* DESCRIPTION OF THE TASK *
Each line of the data that includes the string "This" is to be copied out.

##### DATASET CONTENT

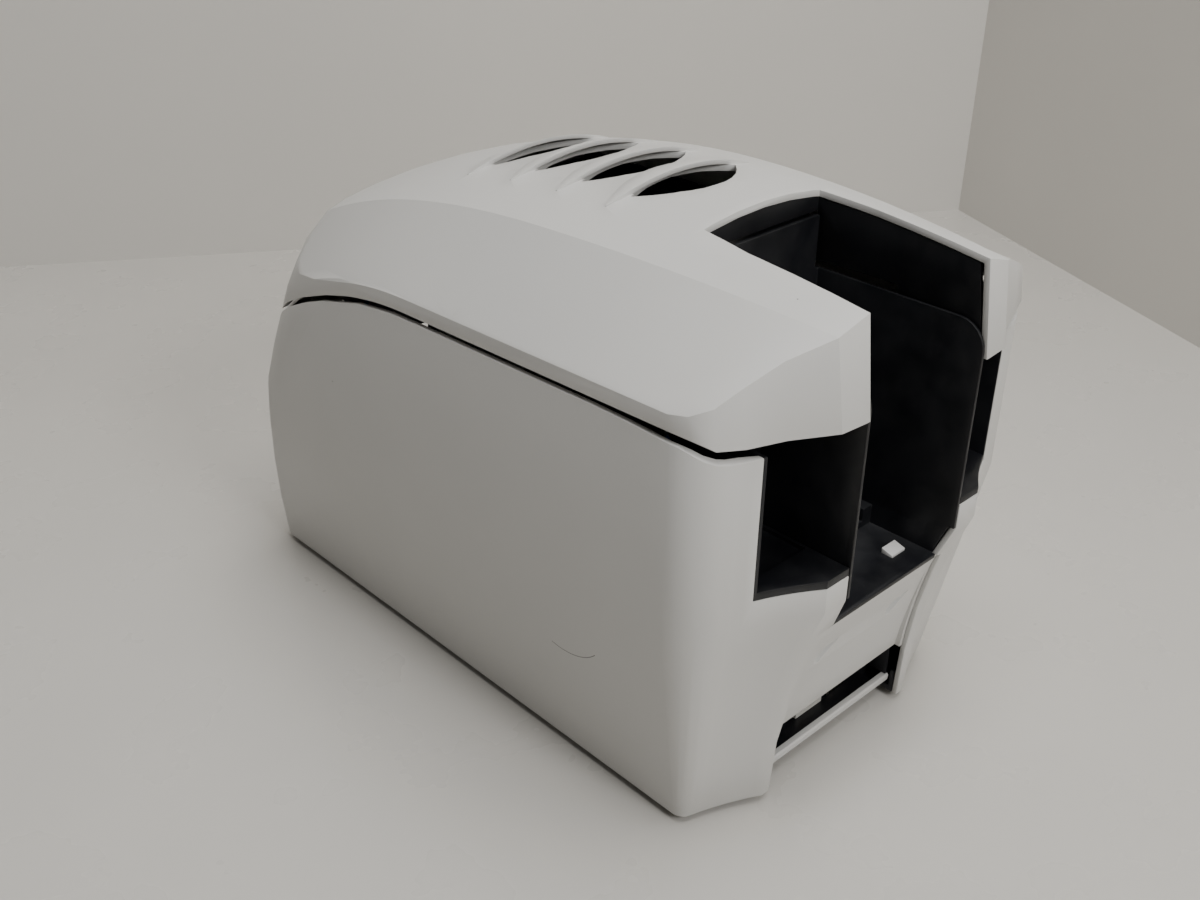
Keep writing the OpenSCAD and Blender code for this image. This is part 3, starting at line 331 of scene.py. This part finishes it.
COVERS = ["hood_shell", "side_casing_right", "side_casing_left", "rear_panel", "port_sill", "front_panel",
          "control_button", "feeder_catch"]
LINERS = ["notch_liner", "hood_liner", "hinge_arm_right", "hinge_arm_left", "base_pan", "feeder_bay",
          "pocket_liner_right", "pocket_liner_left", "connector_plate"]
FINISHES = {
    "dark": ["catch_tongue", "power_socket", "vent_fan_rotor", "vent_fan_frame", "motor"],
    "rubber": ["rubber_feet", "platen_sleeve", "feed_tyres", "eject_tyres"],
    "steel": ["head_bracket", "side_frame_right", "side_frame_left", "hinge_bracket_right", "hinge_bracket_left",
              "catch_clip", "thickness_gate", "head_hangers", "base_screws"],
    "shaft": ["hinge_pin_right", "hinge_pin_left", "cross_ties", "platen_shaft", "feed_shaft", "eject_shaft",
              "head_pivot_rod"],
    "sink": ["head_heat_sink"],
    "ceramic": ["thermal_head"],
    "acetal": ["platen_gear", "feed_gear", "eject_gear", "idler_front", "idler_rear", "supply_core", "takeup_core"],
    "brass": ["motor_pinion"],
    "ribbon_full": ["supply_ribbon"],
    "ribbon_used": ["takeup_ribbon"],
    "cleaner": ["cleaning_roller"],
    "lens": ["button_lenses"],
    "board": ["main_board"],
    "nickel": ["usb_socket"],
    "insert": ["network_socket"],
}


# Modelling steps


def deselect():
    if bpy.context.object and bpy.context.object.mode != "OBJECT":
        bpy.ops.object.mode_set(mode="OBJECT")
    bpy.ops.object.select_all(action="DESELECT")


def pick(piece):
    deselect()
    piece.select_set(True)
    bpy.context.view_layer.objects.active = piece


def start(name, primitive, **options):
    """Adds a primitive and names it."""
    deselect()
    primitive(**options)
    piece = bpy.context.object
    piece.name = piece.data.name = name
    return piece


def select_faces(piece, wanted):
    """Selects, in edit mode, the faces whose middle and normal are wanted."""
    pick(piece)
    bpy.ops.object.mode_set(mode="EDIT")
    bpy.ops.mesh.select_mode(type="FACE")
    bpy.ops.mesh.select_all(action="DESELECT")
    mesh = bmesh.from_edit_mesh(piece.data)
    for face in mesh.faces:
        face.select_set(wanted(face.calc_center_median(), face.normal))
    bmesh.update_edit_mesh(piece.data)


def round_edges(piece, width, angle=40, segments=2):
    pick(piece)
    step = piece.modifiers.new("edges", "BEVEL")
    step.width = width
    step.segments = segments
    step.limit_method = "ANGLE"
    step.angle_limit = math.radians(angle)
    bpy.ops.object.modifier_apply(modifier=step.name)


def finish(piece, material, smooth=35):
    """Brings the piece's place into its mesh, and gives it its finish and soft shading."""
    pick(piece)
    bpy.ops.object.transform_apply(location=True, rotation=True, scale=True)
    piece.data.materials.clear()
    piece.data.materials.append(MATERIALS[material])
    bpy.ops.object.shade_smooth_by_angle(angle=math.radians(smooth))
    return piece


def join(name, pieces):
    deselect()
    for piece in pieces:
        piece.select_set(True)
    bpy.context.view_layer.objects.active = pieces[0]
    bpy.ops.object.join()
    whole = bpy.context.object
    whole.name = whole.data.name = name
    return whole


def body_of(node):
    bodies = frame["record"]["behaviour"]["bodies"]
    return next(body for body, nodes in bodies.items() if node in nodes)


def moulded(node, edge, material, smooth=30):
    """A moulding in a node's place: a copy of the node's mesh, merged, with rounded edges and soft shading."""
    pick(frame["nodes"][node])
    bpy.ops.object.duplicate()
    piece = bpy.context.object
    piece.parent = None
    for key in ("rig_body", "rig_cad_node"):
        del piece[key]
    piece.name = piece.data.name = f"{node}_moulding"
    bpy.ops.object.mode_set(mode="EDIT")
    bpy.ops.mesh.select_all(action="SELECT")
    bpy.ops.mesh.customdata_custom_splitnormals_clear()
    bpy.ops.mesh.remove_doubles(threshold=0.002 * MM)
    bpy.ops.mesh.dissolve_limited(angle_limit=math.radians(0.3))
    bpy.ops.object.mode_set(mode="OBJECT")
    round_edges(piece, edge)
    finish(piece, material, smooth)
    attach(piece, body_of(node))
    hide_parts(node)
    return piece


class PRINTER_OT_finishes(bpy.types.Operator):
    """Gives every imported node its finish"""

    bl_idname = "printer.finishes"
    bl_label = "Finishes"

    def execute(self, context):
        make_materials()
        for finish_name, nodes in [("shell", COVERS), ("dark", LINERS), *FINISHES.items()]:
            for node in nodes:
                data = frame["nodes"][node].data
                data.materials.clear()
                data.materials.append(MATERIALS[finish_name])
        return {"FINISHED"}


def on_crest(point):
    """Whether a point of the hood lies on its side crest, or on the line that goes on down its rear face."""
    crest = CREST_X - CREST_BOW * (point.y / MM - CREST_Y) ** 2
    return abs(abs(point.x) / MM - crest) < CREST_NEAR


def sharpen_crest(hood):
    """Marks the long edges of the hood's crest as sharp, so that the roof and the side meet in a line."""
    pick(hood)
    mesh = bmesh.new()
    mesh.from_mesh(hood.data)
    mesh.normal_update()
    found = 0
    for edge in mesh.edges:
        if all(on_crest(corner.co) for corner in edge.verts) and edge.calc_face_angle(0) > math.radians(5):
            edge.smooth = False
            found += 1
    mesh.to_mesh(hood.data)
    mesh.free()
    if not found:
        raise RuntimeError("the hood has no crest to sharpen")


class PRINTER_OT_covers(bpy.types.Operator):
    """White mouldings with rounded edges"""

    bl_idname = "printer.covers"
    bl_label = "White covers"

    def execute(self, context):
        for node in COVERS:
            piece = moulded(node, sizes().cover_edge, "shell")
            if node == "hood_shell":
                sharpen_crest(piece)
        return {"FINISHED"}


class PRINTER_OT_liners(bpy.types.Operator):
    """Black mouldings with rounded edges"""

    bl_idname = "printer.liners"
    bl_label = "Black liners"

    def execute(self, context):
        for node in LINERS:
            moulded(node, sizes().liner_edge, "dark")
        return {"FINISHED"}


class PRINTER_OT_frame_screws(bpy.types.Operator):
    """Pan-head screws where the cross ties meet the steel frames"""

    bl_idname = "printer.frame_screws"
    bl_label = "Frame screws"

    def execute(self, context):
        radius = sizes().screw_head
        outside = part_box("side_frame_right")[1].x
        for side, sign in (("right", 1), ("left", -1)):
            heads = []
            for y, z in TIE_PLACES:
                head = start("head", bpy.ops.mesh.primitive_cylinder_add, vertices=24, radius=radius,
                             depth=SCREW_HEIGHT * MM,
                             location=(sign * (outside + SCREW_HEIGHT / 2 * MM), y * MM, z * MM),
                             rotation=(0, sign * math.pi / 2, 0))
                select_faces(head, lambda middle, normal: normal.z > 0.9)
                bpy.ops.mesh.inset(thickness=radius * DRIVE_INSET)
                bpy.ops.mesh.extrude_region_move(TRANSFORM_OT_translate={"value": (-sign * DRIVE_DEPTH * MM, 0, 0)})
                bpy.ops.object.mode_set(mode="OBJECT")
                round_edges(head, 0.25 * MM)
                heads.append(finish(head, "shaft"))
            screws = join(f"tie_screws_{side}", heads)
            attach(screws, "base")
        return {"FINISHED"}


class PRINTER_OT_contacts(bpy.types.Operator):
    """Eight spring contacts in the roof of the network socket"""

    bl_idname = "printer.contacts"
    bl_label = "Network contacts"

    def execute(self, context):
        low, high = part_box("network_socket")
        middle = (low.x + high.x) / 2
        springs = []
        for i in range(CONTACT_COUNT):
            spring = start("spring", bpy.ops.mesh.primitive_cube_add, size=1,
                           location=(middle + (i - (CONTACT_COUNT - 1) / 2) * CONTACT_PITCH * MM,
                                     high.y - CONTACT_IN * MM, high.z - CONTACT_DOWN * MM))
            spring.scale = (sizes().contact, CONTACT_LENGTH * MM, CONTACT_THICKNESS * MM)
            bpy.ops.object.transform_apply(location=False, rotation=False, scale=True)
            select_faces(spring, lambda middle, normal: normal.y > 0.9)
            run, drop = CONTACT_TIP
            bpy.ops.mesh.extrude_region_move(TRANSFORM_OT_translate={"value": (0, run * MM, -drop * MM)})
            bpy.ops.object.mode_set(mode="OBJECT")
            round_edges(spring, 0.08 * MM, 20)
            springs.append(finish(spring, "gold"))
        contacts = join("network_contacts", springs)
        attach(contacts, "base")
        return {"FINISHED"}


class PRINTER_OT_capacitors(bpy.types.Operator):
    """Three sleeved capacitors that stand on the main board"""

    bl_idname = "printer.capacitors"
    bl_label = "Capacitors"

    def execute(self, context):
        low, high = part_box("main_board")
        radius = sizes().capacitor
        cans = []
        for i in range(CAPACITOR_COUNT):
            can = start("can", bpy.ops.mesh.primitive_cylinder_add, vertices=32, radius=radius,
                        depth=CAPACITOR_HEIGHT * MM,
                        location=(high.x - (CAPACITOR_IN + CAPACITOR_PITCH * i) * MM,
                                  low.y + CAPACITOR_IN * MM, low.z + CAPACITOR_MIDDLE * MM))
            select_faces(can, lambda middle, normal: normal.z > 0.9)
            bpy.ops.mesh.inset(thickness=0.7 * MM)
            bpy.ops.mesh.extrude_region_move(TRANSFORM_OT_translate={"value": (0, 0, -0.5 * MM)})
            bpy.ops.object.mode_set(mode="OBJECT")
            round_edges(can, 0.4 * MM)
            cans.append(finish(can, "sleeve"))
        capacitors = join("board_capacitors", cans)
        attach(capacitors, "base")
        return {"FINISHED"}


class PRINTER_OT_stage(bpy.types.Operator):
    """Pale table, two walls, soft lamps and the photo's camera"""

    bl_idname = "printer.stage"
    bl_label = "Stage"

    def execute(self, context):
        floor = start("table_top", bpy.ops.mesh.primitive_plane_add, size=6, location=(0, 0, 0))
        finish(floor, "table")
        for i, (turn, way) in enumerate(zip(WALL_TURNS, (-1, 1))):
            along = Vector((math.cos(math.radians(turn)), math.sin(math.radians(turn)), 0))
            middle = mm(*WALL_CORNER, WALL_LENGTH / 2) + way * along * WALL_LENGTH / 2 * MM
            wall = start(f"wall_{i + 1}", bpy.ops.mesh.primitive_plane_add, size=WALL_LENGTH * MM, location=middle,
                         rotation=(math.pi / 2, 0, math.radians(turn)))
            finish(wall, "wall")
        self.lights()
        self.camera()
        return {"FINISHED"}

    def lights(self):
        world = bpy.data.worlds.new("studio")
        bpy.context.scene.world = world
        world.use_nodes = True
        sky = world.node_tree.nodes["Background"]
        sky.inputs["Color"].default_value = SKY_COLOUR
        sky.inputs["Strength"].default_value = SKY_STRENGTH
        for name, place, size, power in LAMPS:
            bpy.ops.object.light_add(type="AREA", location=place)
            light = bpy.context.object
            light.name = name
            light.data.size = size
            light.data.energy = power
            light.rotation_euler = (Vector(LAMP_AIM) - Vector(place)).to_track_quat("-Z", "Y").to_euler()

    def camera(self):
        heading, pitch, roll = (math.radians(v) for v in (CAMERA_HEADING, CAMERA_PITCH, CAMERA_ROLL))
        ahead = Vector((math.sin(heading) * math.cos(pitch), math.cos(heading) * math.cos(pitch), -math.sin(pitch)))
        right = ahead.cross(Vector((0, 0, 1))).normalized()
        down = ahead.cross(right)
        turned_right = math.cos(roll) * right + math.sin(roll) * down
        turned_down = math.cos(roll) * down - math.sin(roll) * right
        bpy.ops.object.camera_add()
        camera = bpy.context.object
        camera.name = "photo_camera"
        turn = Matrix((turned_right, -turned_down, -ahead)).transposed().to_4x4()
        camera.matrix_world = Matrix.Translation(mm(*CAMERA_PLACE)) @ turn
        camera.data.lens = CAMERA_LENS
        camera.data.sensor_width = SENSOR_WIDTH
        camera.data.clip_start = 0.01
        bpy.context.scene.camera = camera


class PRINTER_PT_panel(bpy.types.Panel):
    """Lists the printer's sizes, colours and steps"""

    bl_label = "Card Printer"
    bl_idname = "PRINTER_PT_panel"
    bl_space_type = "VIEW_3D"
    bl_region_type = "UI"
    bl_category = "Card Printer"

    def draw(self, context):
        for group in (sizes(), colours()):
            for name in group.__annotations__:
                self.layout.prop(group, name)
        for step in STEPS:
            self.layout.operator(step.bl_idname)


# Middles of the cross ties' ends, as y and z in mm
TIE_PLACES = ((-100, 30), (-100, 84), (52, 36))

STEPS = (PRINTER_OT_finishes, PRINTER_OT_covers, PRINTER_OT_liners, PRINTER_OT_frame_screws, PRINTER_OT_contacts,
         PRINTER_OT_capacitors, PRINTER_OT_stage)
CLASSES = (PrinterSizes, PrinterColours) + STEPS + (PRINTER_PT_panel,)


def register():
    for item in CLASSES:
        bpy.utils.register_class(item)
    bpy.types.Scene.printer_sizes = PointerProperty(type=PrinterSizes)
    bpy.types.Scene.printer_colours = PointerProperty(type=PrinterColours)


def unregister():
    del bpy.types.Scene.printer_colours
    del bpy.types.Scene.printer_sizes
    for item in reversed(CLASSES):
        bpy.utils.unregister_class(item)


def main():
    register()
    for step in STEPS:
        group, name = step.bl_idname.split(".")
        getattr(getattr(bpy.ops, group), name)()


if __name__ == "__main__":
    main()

##########
##### DATASET CONTENT

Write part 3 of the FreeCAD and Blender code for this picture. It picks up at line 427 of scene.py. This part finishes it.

##########
##### DATASET CONTENT

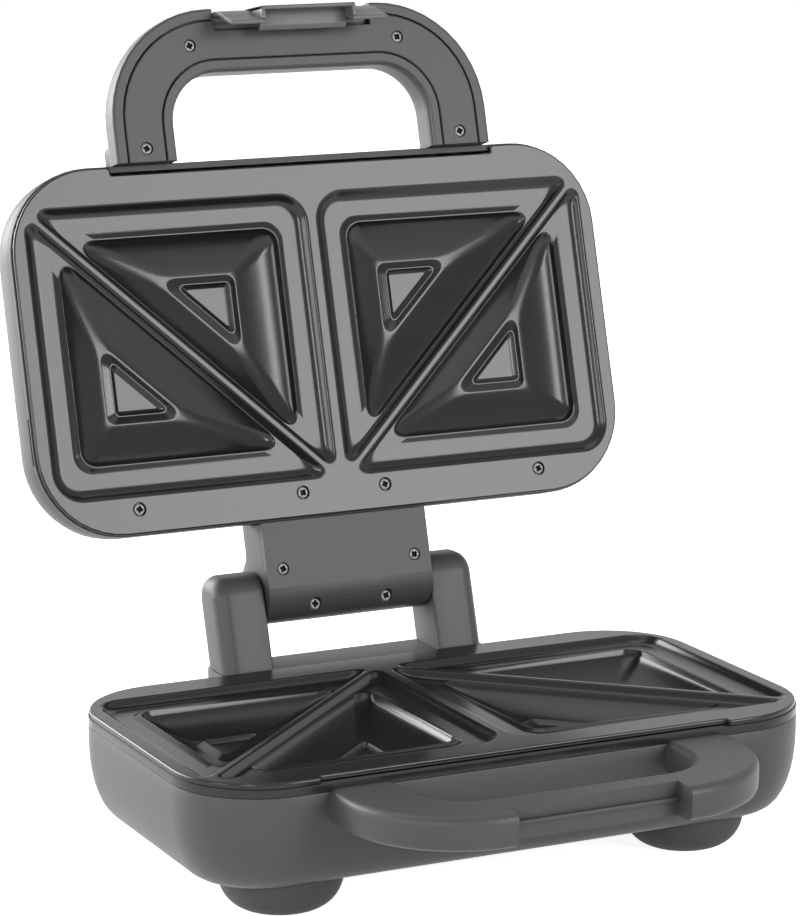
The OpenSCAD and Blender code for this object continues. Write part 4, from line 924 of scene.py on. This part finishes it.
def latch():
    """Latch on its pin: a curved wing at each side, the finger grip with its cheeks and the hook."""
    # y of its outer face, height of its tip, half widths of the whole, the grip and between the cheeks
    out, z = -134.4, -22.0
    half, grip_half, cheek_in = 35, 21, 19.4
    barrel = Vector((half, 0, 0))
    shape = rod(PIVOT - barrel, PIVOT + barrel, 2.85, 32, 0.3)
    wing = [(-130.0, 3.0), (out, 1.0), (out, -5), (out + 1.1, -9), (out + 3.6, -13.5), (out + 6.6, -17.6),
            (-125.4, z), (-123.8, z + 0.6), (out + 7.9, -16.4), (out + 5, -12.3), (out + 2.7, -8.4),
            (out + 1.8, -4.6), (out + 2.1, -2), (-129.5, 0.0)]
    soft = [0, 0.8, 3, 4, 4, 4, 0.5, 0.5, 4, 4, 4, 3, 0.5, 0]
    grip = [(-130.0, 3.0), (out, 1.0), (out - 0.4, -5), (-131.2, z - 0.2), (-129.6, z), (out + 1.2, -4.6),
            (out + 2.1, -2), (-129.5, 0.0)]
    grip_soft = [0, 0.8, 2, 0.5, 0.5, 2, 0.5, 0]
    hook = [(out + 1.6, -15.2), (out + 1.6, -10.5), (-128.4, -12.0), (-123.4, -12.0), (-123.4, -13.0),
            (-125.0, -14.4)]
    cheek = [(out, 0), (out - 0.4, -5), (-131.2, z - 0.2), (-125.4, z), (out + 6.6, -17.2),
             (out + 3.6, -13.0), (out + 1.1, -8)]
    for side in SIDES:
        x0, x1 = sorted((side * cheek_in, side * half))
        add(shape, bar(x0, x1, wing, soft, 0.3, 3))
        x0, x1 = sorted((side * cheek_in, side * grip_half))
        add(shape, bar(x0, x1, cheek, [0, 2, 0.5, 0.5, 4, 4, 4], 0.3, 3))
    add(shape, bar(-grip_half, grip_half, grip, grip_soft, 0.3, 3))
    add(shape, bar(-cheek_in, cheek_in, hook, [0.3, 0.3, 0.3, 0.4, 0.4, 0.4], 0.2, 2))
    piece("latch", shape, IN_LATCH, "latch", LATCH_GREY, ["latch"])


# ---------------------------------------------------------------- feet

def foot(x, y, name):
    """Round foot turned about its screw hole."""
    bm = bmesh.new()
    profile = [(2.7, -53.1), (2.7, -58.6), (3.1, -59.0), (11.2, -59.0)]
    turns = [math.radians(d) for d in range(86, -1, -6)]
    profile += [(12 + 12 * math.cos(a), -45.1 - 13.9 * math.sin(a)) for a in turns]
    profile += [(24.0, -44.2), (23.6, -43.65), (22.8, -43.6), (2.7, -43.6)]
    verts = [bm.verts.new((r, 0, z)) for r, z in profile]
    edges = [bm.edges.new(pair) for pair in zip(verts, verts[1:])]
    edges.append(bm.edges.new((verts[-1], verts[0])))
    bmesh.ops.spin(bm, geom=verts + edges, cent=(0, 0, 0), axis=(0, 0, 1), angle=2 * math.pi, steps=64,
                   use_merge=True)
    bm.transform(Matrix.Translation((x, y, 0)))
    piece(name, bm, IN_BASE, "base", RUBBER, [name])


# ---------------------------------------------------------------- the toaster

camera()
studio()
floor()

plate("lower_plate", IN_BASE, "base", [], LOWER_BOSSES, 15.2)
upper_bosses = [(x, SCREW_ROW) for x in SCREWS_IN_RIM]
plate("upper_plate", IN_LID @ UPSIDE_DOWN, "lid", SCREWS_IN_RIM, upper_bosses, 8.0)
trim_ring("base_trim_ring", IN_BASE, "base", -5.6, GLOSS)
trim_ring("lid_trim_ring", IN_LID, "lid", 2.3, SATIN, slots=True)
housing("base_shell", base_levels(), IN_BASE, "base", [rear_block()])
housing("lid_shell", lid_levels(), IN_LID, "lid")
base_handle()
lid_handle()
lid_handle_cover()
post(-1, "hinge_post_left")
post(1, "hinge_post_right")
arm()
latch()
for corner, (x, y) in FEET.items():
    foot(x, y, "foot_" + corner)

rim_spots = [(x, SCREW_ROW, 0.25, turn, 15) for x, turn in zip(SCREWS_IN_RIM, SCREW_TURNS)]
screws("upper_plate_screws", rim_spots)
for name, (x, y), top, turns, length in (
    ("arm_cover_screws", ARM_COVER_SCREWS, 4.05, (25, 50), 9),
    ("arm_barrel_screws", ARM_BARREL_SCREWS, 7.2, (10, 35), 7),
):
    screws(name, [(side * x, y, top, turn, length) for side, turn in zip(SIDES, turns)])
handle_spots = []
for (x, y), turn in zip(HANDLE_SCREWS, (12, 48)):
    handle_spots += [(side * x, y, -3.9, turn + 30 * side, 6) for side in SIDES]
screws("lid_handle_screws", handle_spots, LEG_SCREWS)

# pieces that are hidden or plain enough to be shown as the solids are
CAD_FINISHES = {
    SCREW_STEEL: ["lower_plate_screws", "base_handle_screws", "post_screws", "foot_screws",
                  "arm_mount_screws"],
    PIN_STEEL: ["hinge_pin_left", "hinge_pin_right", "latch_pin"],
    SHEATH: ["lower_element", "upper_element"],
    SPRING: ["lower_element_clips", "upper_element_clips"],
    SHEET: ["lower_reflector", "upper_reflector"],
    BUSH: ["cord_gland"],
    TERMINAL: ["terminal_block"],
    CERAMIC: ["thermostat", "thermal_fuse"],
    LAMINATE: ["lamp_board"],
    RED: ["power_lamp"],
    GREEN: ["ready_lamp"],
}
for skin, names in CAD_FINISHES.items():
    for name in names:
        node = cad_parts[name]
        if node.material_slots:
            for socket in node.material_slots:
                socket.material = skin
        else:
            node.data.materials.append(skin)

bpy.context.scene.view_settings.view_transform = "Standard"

##########

* CORRECT OUTPUT *
Keep writing the OpenSCAD and Blender code for this image. This is part 3, starting at line 331 of scene.py. This part finishes it.
Write part 3 of the FreeCAD and Blender code for this picture. It picks up at line 427 of scene.py. This part finishes it.
The OpenSCAD and Blender code for this object continues. Write part 4, from line 924 of scene.py on. This part finishes it.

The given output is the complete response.